Last year, I walked into the tail end of a network infrastructure upgrade. It was the standard fair for school districts in my part of the country. Cisco 3750X switch stacks everywhere. I always felt going with a full layer 3 enterprise class switch in building IDFs was a bit of overkill for schools. Really, only the MDF needs to be layer 3. In a simple (and elegant) school campus network design, the rest of the switches on campus only need to be layer 2. But, we were almost done with the upgrade and at that point there didn’t seem to be a reason to think too hard about what we were putting in or why.
Fast forward to a few months ago and we started seriously looking at going 10Gb on the LAN backbone. The main reason was to keep pace with the aggregation of 1Gb wireless access points. We’ve installed 1 AP per classroom, which now have the potential to drive upwards of 6-10Gbs of backbone traffic per building. We started off with Cisco 4500X 10Gb core switches to support our 10Gb fiber WAN. With those in place, we considered installing 10Gb modules and GBICs in the existing 3750X stacks, however, we also realized that we wanted more port density and POE capacity in our IDFs. After taking all of these issues into account, we decided to take a step back and look at options.
Around the same time, we were having issues with our existing wireless solution. As part of working towards a resolution to those issues, we initiated a trial of Meraki wireless access points and just happened to check the boxes for the switches too. I had familiarity with the Meraki UI and the amazing visibility Meraki access points provided into the wireless network from my last district. I was interested to see if we could get the same benefits on the wired network from their switches. So, we plugged a Meraki MS320 into the top of an existing IDF 3750X stack to find out.
Immediately, we started to see the dashboard populating with client and traffic information from that school. Our Meraki support engineer had to tweak our settings to prevent VLAN interfaces from reporting aggregate client traffic, but after that, it was very powerful stuff for us. Having been basically blind to what was going on with the network before that, seeing the traffic flowing in real time was very impressive.
Just to see what would happen, we briefly ran a Meraki switch between our district core switch and the hosted firewall at the county office. Lo and behold, we saw all our district traffic populating in the dashboard. Yes, we could see all that traffic in the Palo Alto Network firewall but really, the Meraki dashboard UI is so much faster and easier to use (although the latest update to the navigation menus is taking some of us a bit to get used to). After our testing, we made the decision to go with Meraki for our 10Gb LAN upgrade (and wireless too, but that is another story).

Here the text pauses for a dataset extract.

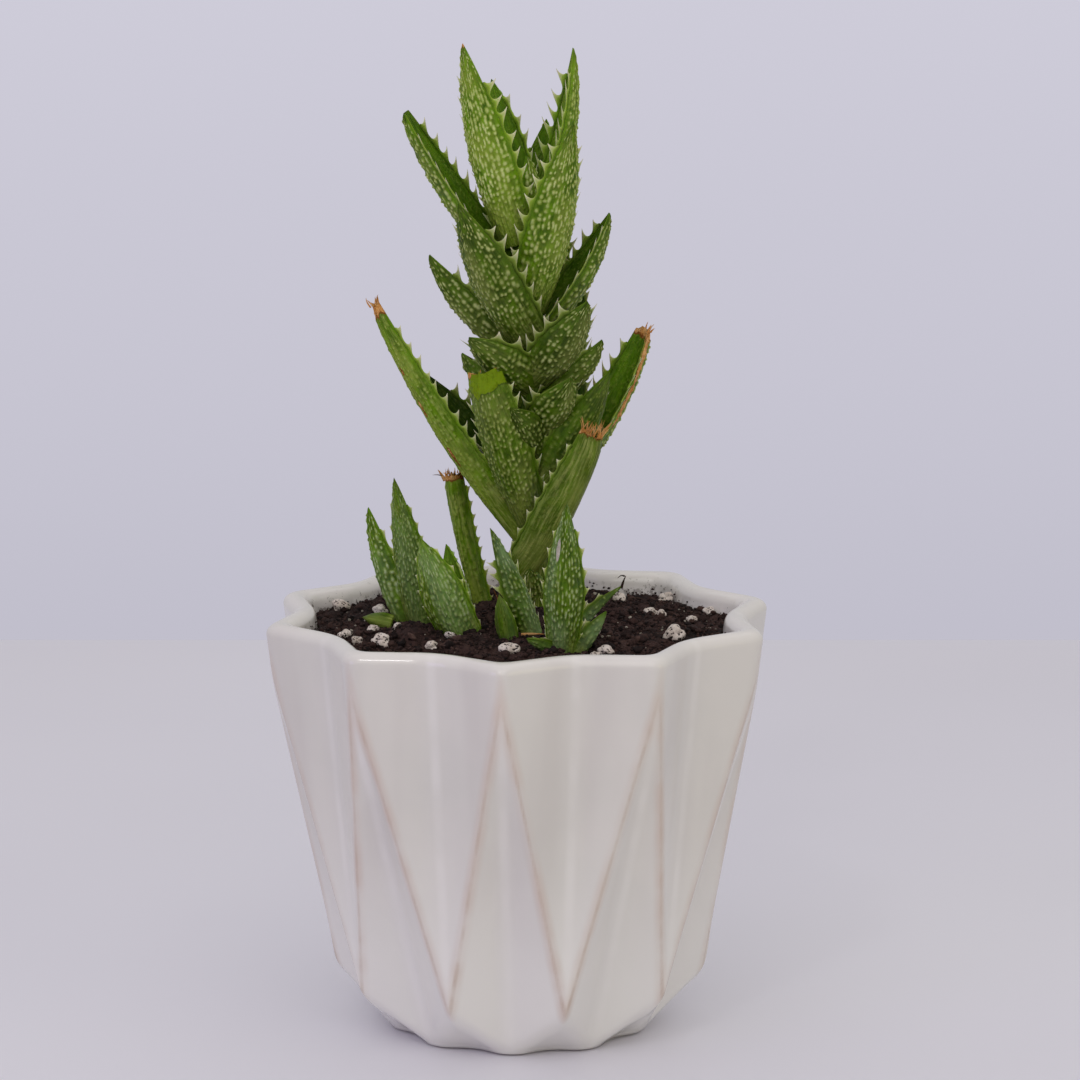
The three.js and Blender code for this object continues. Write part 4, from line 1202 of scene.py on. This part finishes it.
def stand(name, data, at):
    """Puts a camera or a lamp in the scene, facing the plant."""
    made = bpy.data.objects.new(name, data)
    made.location = at
    made.rotation_mode = "QUATERNION"
    made.rotation_quaternion = (LOOKS_AT - Vector(at)).to_track_quat("-Z", "Y")
    bpy.context.scene.collection.objects.link(made)
    return made


def make_camera():
    data = bpy.data.cameras.new("camera")
    data.lens, data.sensor_width = LENS, 36.0
    data.clip_start, data.clip_end = 0.05, 20.0
    bpy.context.scene.camera = stand("camera", data, CAMERA_AT)


def make_light(name, at, size, power, color):
    data = bpy.data.lights.new(name, "AREA")
    data.shape, data.size, data.energy = "SQUARE", size, power
    data.color = srgb(color)[:3]
    stand(name, data, at)


def scenery(name, points, faces, material):
    """A mesh that is no part of the object, in metres."""
    mesh = bpy.data.meshes.new(name)
    mesh.from_pydata(points, [], faces)
    mesh.materials.append(material)
    made = bpy.data.objects.new(name, mesh)
    bpy.context.scene.collection.objects.link(made)
    return made


def make_floor():
    n = Nodes("floor")
    color = n.mix(n.ramp(n.noise(3.0, 2.0), 0.3, 0.7), 0xEBE9F1, 0xE7E5ED)
    half, back = TABLE_HALF, TABLE_BACK_Y
    corners = [(-half, -half, 0), (half, -half, 0), (half, back, 0), (-half, back, 0)]
    floor = scenery("floor", corners, [(0, 1, 2, 3)], n.finish(color, 0.5))


def make_backdrop():
    """A pale dome that the camera sees and that lights nothing: the lamps and the world light the scene. Its
    glow is painted light, darker towards the table's edge as painted shade.
    """
    dome = Nodes("backdrop")
    height = dome.height()
    low, middle, high = BACKDROP_COLORS
    color = dome.mix(dome.ramp(height, -0.85, -0.4), low, middle)
    color = dome.mix(dome.ramp(height, -0.5, 0.0), color, high)
    emission = dome.node("ShaderNodeEmission", {"Color": color})
    dome.put(dome.tree.nodes["Material Output"], {"Surface": emission.outputs[0]})
    shape, faces = icosphere(5)
    backdrop = scenery("backdrop", (shape * BACKDROP_R).tolist(), faces.tolist(), dome.material)
    backdrop.data.shade_smooth()
    backdrop.visible_diffuse = backdrop.visible_glossy = backdrop.visible_shadow = False
    backdrop.visible_transmission = backdrop.visible_volume_scatter = False


def make_world():
    world = bpy.data.worlds.new("studio")
    bpy.context.scene.world = world
    world.use_nodes = True
    background = world.node_tree.nodes["Background"]
    background.inputs["Color"].default_value = srgb(0xFDFBFF)
    background.inputs["Strength"].default_value = WORLD_LIGHT


# ---- Build ----

# Torn ends of the tall stem's leaves, by leaf number: how many fibres, their length and half width.
FRAYS = {15: (6, 3.6, 0.3), 17: (3, 1.0, 0.2), 19: (6, 2.0, 0.35), 20: (40, 4.4, 0.3)}
COOL_PLANTS = 0.8  # how bluish the young plants are
TALL_SEED, BACK_SEED, YOUNG_SEED, FRAY_SEED = 10, 61, 81, 300


def tall_leaves(material):
    """The tall stem's leaves, each a piece of its own, and the ones behind it as one piece."""
    for number, row in enumerate(TALL_LEAVES, 1):
        one = Parts(*LEAF_VALUES)
        grown = add_leaf(one, row, TALL_SEED + number)
        if number in FRAYS:
            add_frays(one, grown, *FRAYS[number], FRAY_SEED + number, dry=1, along_mm=number)
        one.piece("main_leaf_%02d" % number, material, "leaf", "main_shoot")

    behind = Parts(*LEAF_VALUES)
    for number, row in enumerate(back_leaves()):
        add_leaf(behind, row, BACK_SEED + number)
    behind.piece("main_leaves_back", material, "leaf", "main_shoot")


def add_scraps(parts, plant, grown):
    """The frayed, withered and dried scraps of a young plant whose leaves have grown."""
    if plant == "leaf_stub":
        # The cut's torn skin stands up at its left, with a withered dark end.
        add_frays(parts, grown[0], 10, 1.7, 0.35, 400, dry=1)
        cut = grown[0].tip
        add_thread(parts, cut + [-1.5, -0.3, -2.8], (-0.45, -0.1, 0.85), 3.2, 0.6, 0.2, 401, dry=1)
        add_thread(parts, cut + [-2.0, -0.4, -1.7], (-1, -0.1, 0.45), 2.6, 0.3, 0.6, 403, dry=1, char=0.6)
    if plant == "pup_front":
        # Dark threads curl from its narrow leaf's withered tip.
        curl = grown[2].tip
        add_thread(parts, curl - [0.5, 0.4, 0.8], (0.2, 0.1, 1), 3.2, 0.5, 0.4, 402, char=1)
        add_thread(parts, curl + [0.2, -0.1, 2.0], (-0.6, -0.2, 0.9), 2.4, 0.36, -3.6, 404, char=1)
    if plant == "pup_middle":
        # A withered sheath behind the small leaves, and a dry scrap on the soil beside them.
        add_thread(parts, (-2.0, -7.5, 94), (-0.2, 0, 1), 12.5, 1.1, 0.3, 405, dry=0.5, char=0.45)
        add_thread(parts, (-3.4, -8.0, 94), (-0.1, 0, 1), 9.5, 0.8, -0.3, 406, dry=0.5, char=0.6)
        add_thread(parts, (0.5, -14.2, 96.6), (1, 0.1, 0.08), 5.5, 0.45, 0.5, 407, dry=1)


def young_plants(material):
    for plant, rows in YOUNG_PLANTS.items():
        young = Parts(*LEAF_VALUES)
        cool = COOL_PLANTS if plant.startswith("pup") else 0.0
        seed = YOUNG_SEED + len(plant)
        grown = [add_leaf(young, row, seed + 7 * i, cool=cool) for i, row in enumerate(rows)]
        add_scraps(young, plant, grown)
        slot = "dry_leaf" if plant == "leaf_stub" else "leaf"
        young.piece(plant + "_fine", material, slot, plant)


make_camera()
make_floor()
make_world()
make_backdrop()
for lamp in LAMPS:
    make_light(*lamp)
bpy.context.scene.view_settings.view_transform = "Standard"

leaf_green = leaf_material()
pot_piece(glaze_material())
soil_piece(soil_material())
perlite_piece(perlite_material())
stem_piece(leaf_green)
tall_leaves(leaf_green)
young_plants(leaf_green)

It’s not all perfect. We’re going to have to give up EIGRP in favor of static routes, but really, we don’t have that many routes to contend with. We have a class B for each school site. Also, Merkai doesn’t have a 10Gb capable layer 2 switch, so we’ve had to go layer 3 for the IDFs. And because the MS320 won’t stack with the 3750X, we’re doing old school patch cables into the existing stacks. With the majority of our traffic being wireless and all of the wireless access points connecting directly to the Meraki switches, I’m not too worried about the 1Gb uplink capacity to the existing stack. Printers and AppleTVs are the primary users on the wired network and we can always add another uplink port if need be.
“Real” Network Admins give Meraki a hard time for their simple UI and lack of direct console access. I on the other hand welcome it. In the old days, you had to be a magician (aka, trained network admin) to work magic at the command line. Over the years, more and more tasks have been made accessible through graphical user interfaces (GUIs). In my opinion, Meraki has perfected the network admin GUI. In a world of limited staff and jack-of-all trade skill sets with exponential demands for technology, simple and effective is a good thing.
I’ve often argued that the majority of school networks should not require a complex understanding of network topology, esoteric routing protocols or advanced sub-netting. A simple Star topology with a few key subnets and you should be good to go. Would I recommend this strategy for LAUSD or SFUSD? Probably not. But for a district our size, with 10 sites, it makes perfect sense.
We’re on our way with our top of stack 10Gb Meraki LAN upgrade. What’s your 10Gb LAN strategy?